Indeed, road users are familiar with heavily tinted vehicles whose occupants usually keep driving irrespective of the jam. The registration numbers of the vehicles belong to the President’s Office, army, police, Local Government, etc.
On July 2, this regular road scene played out at the Mukwano roundabout in Kampala at 3pm as a Toyota Land Cruiser bearing ministry of Local Government registration number ignored the traffic rules and in presence of traffic police officers, decided to drive on the right so oncoming vehicles had to stop and give way. Motorists in Uganda as supposed to keep left.
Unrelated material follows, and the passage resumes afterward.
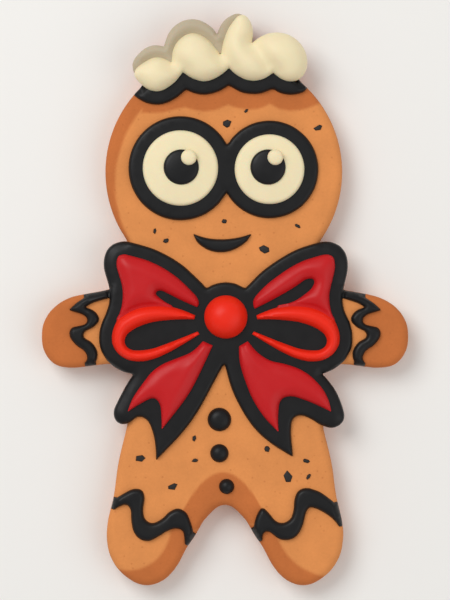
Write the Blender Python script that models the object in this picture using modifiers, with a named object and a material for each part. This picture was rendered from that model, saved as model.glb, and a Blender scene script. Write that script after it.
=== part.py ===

Even ambulances that ordinarily have the right of way are now being abused with drivers turning on the siren even when they are not in an emergence situation, often followed by a pack of opportunist motorists taking advantage of space cleared for the ambulance!
With such incidents common on the roads, traffic officers are left powerless since they aren’t aware of the occupants and what urgent mission they are up to.
So who is entitled to right of way and who isn’t?
According to the Director of Traffic and Road Safety in the Uganda Police, Dr Steven Kasiima, there are several institutions/individuals that have continuously abused traffic rules by pretending to be Very Important Persons (VIPs).
Dr Kasiima says it is only in emergency situations that somebody can be allowed to have right of way. He adds that private vehicles whether tinted or not tinted, traditional leaders, and bullion vans from commercial institutions are not entitled to right of way.
He says the public isn’t knowledgeable of this and this partly is the cause of trouble on the road. Dr Kasiima says if the public was aware of their road usage, then they wouldn’t be giving way to people who are not entitled to right of way.
He reaffirms the police guideline as it is only police vehicles that are entitled to right of way but sometimes army vehicles are allowed to clear way provided that they are on security mission or are escorting a highly placed person in the army.
“The amended Traffic Act allows ambulances, President, Vice President, Prime Minister, Speaker and Deputy Speaker, Chief Justice and Deputy Chief Justice plus a bullion van from Central Bank right of way. However, there are times according to situations when any person can ask for right of way according to the nature of the journey,” Dr Kasiima says.
Dr Kasiima clarifies that ambulances are only entitled to right of way when on emergency but when one isn’t handling an emergency, there isn’t need for right of way.